### WHAT IS REQUIRED
Repeat exactly the lines from the one containing "z in stud_heights])" through the one containing "bpy.context.view_layer.update()", both lines included, please, without any other lines.

### DATA SEGMENT

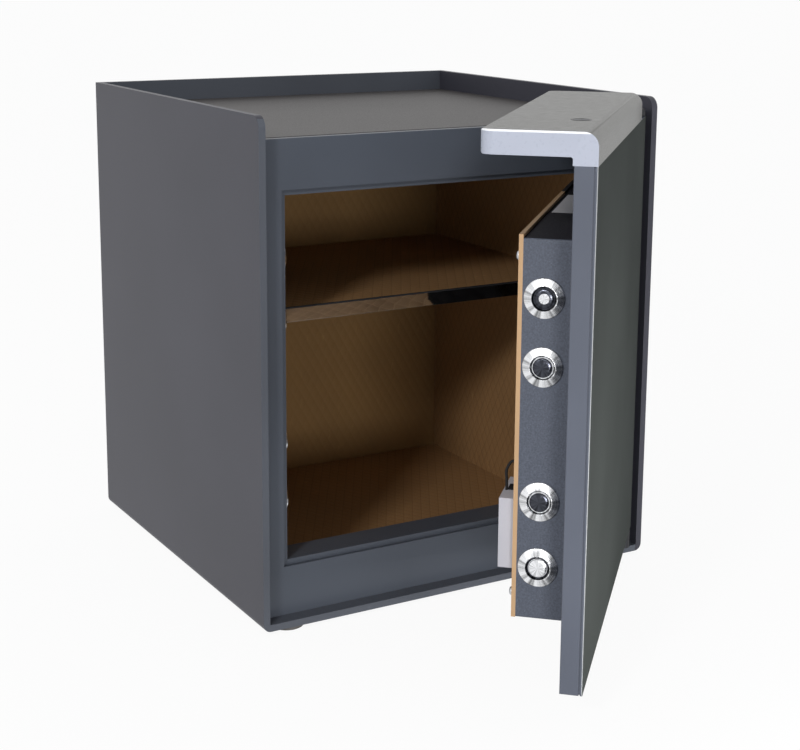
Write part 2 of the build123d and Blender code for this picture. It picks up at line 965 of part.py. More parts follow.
def build_door():
    save("door_face", opened(door_face()))
    save("door_pan", opened(door_pan()))
    save("door_plate", opened(door_plate()))
    save("grip_cap", opened(grip_cap()))
    save("sensor_ring", opened(sensor_ring()))
    save("sensor_lens", opened(sensor_lens()))
    save("lock_case", opened(lock_case()))
    save("cover_board", opened(cover_board()))
    save_group("cover_screws", [opened(screw) for screw in cover_screws()])
    save_group("rosettes", [opened(rosette(z)) for z in bolt_heights])
    save_group("guide_studs", [opened(guide_stud(z)) for z in stud_heights])
    save("actuator", opened(actuator()))
    save("circuit_board", opened(circuit_board()))
    save("battery_box", opened(battery_box()))
    save("battery_lid", opened(battery_lid()))
    save("lead_grommet", opened(lead_grommet()))
    save("battery_lead", opened(battery_lead()))


def build_bolts():
    save_group("bolts", [opened(bolt(z)) for z in bolt_heights])
    save("bolt_bar", opened(bolt_bar()))
    save("actuator_rod", opened(actuator_rod()))


build_cabinet()
build_door()
build_bolts()
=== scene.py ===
"""A small biometric safe, dressed with its finishes and fine detail around the fixed frame."""

import math

import bpy
from mathutils import Matrix, Vector


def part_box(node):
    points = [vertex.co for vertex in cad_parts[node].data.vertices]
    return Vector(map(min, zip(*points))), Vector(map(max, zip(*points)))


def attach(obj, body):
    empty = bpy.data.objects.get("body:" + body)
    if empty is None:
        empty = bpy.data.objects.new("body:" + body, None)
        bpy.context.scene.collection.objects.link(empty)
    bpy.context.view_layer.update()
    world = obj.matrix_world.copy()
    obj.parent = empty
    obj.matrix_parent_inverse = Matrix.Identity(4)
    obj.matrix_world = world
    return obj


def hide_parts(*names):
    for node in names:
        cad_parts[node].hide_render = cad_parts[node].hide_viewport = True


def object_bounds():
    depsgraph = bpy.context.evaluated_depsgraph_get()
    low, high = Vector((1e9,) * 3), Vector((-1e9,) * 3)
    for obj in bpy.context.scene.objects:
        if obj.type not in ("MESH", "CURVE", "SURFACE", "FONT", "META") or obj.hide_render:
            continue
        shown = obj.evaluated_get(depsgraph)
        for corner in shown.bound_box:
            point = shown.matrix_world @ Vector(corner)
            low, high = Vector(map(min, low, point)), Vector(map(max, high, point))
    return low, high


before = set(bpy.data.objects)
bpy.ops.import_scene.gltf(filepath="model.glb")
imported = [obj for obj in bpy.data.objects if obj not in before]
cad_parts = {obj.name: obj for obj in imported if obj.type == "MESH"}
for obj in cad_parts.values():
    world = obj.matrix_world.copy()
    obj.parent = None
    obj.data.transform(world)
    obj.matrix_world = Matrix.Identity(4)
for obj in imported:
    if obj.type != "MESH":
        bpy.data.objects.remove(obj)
CAD_BOX = [list(corner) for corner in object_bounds()]

bl_info = {
    "name": "Biometric Safe",
    "version": (1, 0, 0),
    "blender": (4, 5, 0),
    "location": "3D View > Sidebar > Safe",
    "description": "A small safe with a grip cap, chrome bolts and a quilted lining",
    "category": "Object",
}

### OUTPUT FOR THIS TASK
    save_group("guide_studs", [opened(guide_stud(z)) for z in stud_heights])
    save("actuator", opened(actuator()))
    save("circuit_board", opened(circuit_board()))
    save("battery_box", opened(battery_box()))
    save("battery_lid", opened(battery_lid()))
    save("lead_grommet", opened(lead_grommet()))
    save("battery_lead", opened(battery_lead()))


def build_bolts():
    save_group("bolts", [opened(bolt(z)) for z in bolt_heights])
    save("bolt_bar", opened(bolt_bar()))
    save("actuator_rod", opened(actuator_rod()))


build_cabinet()
build_door()
build_bolts()
=== scene.py ===
"""A small biometric safe, dressed with its finishes and fine detail around the fixed frame."""

import math

import bpy
from mathutils import Matrix, Vector


def part_box(node):
    points = [vertex.co for vertex in cad_parts[node].data.vertices]
    return Vector(map(min, zip(*points))), Vector(map(max, zip(*points)))


def attach(obj, body):
    empty = bpy.data.objects.get("body:" + body)
    if empty is None:
        empty = bpy.data.objects.new("body:" + body, None)
        bpy.context.scene.collection.objects.link(empty)
    bpy.context.view_layer.update()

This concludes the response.